■ **WHAT IS REQUIRED**
The lines to print start at the one containing "Model this object in three.js, one" and end at the one containing "wasm.setup();"; print them exactly, ends included, and only them.

■ **DATA FOR PROCESSING**
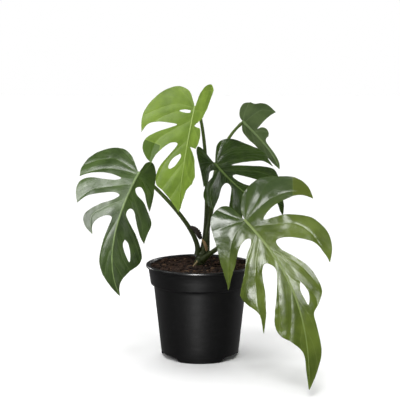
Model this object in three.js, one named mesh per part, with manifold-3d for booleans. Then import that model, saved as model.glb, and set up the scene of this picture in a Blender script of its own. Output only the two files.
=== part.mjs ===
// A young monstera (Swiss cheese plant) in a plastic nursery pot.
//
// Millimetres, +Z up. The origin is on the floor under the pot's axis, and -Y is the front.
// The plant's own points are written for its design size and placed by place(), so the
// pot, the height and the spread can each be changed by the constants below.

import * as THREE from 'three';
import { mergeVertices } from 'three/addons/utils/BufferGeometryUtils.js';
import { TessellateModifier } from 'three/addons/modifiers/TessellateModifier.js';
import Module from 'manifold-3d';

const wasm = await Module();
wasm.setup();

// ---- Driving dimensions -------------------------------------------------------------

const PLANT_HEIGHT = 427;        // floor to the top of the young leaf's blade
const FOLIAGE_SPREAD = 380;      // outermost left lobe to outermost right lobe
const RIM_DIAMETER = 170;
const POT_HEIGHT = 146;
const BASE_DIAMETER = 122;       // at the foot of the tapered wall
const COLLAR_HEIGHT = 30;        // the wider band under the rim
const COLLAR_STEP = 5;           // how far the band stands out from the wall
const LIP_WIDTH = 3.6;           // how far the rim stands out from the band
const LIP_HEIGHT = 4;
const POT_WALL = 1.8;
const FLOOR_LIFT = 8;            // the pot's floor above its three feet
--
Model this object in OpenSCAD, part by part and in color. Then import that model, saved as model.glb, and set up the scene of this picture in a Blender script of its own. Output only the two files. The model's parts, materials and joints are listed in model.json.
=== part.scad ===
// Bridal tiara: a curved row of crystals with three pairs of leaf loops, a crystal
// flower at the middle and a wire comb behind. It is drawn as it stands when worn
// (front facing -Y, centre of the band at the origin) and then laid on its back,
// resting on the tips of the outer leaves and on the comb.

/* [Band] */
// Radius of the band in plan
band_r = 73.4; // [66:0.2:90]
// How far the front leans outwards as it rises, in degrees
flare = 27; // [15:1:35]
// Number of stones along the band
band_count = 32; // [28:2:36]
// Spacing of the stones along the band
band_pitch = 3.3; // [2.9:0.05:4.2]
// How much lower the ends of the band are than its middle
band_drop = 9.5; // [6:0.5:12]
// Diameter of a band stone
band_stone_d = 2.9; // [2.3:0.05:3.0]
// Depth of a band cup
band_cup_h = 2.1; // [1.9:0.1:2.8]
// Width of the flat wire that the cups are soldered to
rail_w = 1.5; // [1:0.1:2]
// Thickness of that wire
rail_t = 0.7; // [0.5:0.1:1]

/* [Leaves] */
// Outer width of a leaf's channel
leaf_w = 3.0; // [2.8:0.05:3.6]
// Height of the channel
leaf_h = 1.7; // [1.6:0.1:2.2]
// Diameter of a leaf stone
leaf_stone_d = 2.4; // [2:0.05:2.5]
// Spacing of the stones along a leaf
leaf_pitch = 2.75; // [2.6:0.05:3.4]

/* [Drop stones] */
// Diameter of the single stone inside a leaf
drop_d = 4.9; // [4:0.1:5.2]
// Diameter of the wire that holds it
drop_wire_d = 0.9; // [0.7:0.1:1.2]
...
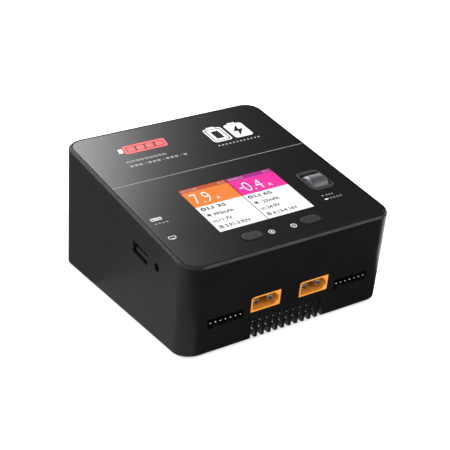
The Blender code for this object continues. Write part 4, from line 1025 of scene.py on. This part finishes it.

■ **EXERCISE OUTPUT**
Model this object in three.js, one named mesh per part, with manifold-3d for booleans. Then import that model, saved as model.glb, and set up the scene of this picture in a Blender script of its own. Output only the two files.
=== part.mjs ===
// A young monstera (Swiss cheese plant) in a plastic nursery pot.
//
// Millimetres, +Z up. The origin is on the floor under the pot's axis, and -Y is the front.
// The plant's own points are written for its design size and placed by place(), so the
// pot, the height and the spread can each be changed by the constants below.

import * as THREE from 'three';
import { mergeVertices } from 'three/addons/utils/BufferGeometryUtils.js';
import { TessellateModifier } from 'three/addons/modifiers/TessellateModifier.js';
import Module from 'manifold-3d';

const wasm = await Module();
wasm.setup();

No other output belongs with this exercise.